• **YOUR OBJECTIVE**
Copy exactly the lines of the records below, and only those lines, beginning with the line that contains "up the back" and ending with the line that contains "for node in".

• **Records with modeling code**
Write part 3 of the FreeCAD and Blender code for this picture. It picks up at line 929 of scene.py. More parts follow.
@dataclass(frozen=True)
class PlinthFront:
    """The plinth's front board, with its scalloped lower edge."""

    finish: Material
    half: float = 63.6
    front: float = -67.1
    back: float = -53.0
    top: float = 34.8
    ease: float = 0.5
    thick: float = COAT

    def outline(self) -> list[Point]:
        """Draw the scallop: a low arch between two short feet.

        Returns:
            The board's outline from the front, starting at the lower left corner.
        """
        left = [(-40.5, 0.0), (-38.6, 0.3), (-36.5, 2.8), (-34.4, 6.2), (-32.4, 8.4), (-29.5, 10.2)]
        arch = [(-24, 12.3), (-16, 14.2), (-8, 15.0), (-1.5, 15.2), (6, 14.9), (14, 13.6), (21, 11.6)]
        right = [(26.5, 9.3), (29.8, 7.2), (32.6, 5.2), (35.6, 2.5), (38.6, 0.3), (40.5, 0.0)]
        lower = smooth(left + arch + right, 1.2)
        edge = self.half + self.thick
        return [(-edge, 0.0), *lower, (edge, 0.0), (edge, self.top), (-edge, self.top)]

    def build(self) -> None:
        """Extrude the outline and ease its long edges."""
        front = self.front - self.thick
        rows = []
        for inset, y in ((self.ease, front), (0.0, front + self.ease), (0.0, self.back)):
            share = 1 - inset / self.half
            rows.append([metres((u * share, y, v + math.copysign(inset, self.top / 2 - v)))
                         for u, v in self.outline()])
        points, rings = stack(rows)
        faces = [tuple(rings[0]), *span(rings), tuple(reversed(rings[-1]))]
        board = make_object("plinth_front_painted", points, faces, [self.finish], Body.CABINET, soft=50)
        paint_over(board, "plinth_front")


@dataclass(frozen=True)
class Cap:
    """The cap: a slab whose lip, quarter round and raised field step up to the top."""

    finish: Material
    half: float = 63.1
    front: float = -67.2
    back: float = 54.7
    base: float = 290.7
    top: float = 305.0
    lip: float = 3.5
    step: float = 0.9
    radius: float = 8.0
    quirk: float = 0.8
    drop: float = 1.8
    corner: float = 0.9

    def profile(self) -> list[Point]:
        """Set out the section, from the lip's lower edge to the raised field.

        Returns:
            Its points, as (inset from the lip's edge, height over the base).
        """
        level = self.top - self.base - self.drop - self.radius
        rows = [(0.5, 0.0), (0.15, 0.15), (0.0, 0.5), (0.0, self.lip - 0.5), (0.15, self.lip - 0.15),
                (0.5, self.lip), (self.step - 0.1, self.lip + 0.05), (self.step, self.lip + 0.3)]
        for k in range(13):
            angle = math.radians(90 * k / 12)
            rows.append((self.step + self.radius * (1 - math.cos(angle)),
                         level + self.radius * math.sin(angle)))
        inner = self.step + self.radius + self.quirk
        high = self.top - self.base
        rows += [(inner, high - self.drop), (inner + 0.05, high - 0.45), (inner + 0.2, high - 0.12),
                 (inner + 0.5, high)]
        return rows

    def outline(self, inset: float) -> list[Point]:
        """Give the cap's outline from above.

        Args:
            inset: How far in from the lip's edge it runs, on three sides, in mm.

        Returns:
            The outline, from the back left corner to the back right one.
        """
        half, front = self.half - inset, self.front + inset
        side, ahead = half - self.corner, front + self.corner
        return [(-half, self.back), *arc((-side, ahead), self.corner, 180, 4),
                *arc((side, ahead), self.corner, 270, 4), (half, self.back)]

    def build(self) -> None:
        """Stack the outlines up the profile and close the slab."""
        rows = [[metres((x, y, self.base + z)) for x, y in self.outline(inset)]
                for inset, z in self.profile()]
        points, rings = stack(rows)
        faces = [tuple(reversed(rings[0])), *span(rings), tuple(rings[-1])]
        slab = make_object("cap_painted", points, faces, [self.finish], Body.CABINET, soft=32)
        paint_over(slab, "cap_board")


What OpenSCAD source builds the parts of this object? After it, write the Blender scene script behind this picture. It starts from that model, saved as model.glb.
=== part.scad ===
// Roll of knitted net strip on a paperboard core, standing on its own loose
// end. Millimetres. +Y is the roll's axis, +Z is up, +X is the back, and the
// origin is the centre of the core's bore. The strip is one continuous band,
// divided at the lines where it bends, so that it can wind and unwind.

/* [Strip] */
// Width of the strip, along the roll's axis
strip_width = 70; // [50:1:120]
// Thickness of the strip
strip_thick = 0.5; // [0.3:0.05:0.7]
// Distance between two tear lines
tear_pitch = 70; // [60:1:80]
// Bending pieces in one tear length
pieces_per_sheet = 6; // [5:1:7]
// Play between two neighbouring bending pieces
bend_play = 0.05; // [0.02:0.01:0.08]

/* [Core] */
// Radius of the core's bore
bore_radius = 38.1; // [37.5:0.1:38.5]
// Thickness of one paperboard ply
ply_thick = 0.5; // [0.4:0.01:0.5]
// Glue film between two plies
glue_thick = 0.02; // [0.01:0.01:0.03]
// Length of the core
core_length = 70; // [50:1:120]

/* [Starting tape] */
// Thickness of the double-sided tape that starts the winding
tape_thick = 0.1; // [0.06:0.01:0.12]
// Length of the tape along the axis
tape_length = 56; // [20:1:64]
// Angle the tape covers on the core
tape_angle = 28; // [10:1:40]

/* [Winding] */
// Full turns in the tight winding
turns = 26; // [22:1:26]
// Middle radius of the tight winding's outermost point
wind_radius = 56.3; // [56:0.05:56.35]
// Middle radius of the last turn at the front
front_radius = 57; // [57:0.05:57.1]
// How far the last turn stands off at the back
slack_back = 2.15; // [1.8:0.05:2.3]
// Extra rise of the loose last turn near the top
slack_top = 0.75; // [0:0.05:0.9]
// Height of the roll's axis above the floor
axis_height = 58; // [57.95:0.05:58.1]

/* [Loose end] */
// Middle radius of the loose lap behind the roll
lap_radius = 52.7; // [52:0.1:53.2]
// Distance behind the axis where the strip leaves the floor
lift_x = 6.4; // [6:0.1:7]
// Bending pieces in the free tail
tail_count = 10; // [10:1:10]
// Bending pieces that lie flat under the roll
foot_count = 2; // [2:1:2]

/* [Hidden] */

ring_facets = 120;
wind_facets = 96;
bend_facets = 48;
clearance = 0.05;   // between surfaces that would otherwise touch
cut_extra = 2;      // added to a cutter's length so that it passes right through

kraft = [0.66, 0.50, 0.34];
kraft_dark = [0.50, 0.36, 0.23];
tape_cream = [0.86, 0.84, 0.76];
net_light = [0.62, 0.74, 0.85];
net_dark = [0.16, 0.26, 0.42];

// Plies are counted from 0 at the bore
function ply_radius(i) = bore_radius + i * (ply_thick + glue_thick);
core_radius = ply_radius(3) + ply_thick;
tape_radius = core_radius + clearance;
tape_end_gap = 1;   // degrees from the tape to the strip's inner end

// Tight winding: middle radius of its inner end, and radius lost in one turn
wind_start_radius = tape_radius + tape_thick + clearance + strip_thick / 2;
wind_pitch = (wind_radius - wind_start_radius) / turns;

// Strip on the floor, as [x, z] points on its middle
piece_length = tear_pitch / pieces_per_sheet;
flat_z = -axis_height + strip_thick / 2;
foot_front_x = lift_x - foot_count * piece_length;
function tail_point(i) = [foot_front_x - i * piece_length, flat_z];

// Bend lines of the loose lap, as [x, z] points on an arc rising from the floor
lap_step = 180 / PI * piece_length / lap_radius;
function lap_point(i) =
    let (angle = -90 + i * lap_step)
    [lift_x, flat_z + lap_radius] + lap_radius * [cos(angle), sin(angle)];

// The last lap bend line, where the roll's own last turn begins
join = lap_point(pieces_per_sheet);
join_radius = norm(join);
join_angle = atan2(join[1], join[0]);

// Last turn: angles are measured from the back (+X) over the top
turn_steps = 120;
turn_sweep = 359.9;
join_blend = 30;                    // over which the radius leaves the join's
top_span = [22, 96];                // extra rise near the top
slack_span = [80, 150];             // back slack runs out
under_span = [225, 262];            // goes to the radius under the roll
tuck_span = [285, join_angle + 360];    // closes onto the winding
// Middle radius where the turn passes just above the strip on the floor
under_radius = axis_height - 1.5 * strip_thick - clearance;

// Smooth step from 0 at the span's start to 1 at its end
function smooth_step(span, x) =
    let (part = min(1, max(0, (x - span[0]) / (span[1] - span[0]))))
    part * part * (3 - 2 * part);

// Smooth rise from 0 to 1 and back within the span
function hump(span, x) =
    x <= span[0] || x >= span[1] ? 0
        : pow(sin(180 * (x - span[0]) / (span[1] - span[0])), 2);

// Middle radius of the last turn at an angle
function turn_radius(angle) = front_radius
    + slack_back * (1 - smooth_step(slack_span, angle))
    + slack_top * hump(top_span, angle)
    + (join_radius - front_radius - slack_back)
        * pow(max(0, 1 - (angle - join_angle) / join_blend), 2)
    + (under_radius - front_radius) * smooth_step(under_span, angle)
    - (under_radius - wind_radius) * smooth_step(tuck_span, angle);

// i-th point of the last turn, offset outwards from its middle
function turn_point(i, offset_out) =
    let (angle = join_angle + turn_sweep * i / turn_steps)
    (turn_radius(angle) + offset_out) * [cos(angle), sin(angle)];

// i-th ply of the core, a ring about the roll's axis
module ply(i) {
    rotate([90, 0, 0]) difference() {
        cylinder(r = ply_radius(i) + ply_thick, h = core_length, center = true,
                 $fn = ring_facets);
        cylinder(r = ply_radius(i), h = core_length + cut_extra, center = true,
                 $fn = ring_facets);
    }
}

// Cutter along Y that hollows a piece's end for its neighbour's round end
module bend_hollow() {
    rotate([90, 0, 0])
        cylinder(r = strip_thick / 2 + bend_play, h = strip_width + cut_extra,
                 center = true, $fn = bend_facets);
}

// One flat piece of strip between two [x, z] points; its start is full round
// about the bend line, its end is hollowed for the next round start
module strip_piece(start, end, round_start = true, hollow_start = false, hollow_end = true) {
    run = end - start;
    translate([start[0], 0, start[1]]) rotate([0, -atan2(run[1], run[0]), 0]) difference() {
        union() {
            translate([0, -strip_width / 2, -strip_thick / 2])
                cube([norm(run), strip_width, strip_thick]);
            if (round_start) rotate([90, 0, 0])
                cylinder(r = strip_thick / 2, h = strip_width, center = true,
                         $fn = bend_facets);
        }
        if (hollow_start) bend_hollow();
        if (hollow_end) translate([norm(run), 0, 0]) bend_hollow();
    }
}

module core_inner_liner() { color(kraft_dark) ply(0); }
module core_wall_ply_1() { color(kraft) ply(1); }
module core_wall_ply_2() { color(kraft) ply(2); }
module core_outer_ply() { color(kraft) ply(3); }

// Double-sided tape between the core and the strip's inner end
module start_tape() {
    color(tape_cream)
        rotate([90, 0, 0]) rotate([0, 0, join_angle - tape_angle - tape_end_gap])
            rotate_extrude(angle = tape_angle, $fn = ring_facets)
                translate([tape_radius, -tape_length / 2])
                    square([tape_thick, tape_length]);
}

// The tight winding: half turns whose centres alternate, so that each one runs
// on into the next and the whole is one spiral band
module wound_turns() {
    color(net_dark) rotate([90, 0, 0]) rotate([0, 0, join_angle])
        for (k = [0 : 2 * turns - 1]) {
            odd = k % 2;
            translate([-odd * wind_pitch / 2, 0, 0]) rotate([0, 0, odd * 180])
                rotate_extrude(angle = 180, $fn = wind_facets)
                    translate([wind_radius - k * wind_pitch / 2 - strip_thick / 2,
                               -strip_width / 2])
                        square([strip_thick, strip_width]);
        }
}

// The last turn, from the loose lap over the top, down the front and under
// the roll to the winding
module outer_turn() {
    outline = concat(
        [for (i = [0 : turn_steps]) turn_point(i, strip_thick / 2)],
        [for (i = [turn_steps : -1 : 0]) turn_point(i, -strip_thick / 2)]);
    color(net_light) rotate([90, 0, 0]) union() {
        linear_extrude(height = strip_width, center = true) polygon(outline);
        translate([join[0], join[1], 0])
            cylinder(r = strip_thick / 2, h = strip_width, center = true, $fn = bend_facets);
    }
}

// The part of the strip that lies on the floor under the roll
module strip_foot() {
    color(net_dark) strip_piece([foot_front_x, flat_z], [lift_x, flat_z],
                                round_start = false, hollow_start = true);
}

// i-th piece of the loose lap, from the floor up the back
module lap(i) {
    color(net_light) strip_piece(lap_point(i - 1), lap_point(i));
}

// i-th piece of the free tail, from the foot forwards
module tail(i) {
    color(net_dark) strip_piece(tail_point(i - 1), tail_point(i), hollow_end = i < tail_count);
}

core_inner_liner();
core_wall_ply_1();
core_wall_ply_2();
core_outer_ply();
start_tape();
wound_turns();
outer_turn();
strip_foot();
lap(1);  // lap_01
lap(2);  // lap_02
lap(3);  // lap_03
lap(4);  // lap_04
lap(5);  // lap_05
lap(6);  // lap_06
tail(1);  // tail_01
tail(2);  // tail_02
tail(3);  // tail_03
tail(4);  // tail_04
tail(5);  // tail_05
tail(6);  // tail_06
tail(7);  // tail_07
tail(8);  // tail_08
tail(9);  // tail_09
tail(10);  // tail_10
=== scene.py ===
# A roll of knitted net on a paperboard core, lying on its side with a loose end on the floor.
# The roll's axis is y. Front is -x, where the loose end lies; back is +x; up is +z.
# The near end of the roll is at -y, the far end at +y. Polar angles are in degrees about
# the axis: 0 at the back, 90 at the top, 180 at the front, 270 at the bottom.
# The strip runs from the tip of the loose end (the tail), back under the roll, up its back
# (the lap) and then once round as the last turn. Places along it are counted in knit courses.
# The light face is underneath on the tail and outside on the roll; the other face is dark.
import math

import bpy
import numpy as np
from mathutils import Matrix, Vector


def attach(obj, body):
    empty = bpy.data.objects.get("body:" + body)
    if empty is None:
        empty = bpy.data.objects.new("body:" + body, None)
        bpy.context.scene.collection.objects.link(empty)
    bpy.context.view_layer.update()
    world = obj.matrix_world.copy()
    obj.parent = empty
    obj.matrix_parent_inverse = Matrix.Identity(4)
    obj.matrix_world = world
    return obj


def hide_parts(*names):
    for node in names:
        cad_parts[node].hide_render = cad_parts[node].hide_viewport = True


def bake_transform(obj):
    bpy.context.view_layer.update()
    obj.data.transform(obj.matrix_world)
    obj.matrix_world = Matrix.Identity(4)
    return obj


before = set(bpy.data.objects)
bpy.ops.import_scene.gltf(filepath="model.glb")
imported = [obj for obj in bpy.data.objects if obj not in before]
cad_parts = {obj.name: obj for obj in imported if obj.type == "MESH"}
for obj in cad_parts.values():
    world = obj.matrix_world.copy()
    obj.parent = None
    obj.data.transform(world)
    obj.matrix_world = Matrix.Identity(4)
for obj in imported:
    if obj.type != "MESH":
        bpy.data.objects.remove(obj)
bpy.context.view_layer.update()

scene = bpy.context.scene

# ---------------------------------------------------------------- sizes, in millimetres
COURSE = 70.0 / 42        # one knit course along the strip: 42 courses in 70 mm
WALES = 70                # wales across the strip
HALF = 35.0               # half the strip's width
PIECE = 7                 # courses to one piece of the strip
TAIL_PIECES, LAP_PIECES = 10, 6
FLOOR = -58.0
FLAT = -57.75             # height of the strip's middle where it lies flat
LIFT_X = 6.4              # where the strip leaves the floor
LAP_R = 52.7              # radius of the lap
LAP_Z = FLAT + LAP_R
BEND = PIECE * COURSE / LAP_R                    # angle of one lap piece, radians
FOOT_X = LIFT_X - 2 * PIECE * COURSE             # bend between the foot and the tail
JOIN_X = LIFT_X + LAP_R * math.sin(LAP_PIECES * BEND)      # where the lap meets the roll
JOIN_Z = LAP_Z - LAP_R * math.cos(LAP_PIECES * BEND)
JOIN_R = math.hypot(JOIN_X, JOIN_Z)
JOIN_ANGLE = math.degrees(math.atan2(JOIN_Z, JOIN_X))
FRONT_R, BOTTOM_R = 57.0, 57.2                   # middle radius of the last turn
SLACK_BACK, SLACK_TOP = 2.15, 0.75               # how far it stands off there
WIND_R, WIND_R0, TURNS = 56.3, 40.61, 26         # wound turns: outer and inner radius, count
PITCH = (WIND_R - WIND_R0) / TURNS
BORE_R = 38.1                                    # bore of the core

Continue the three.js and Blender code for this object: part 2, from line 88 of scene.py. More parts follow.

• **OUTPUT OF THE EXERCISE**
// i-th piece of the loose lap, from the floor up the back
module lap(i) {
    color(net_light) strip_piece(lap_point(i - 1), lap_point(i));
}

// i-th piece of the free tail, from the foot forwards
module tail(i) {
    color(net_dark) strip_piece(tail_point(i - 1), tail_point(i), hollow_end = i < tail_count);
}

core_inner_liner();
core_wall_ply_1();
core_wall_ply_2();
core_outer_ply();
start_tape();
wound_turns();
outer_turn();
strip_foot();
lap(1);  // lap_01
lap(2);  // lap_02
lap(3);  // lap_03
lap(4);  // lap_04
lap(5);  // lap_05
lap(6);  // lap_06
tail(1);  // tail_01
tail(2);  // tail_02
tail(3);  // tail_03
tail(4);  // tail_04
tail(5);  // tail_05
tail(6);  // tail_06
tail(7);  // tail_07
tail(8);  // tail_08
tail(9);  // tail_09
tail(10);  // tail_10
=== scene.py ===
# A roll of knitted net on a paperboard core, lying on its side with a loose end on the floor.
# The roll's axis is y. Front is -x, where the loose end lies; back is +x; up is +z.
# The near end of the roll is at -y, the far end at +y. Polar angles are in degrees about
# the axis: 0 at the back, 90 at the top, 180 at the front, 270 at the bottom.
# The strip runs from the tip of the loose end (the tail), back under the roll, up its back
# (the lap) and then once round as the last turn. Places along it are counted in knit courses.
# The light face is underneath on the tail and outside on the roll; the other face is dark.
import math

import bpy
import numpy as np
from mathutils import Matrix, Vector


def attach(obj, body):
    empty = bpy.data.objects.get("body:" + body)
    if empty is None:
        empty = bpy.data.objects.new("body:" + body, None)
        bpy.context.scene.collection.objects.link(empty)
    bpy.context.view_layer.update()
    world = obj.matrix_world.copy()
    obj.parent = empty
    obj.matrix_parent_inverse = Matrix.Identity(4)
    obj.matrix_world = world
    return obj


def hide_parts(*names):
    for node in names:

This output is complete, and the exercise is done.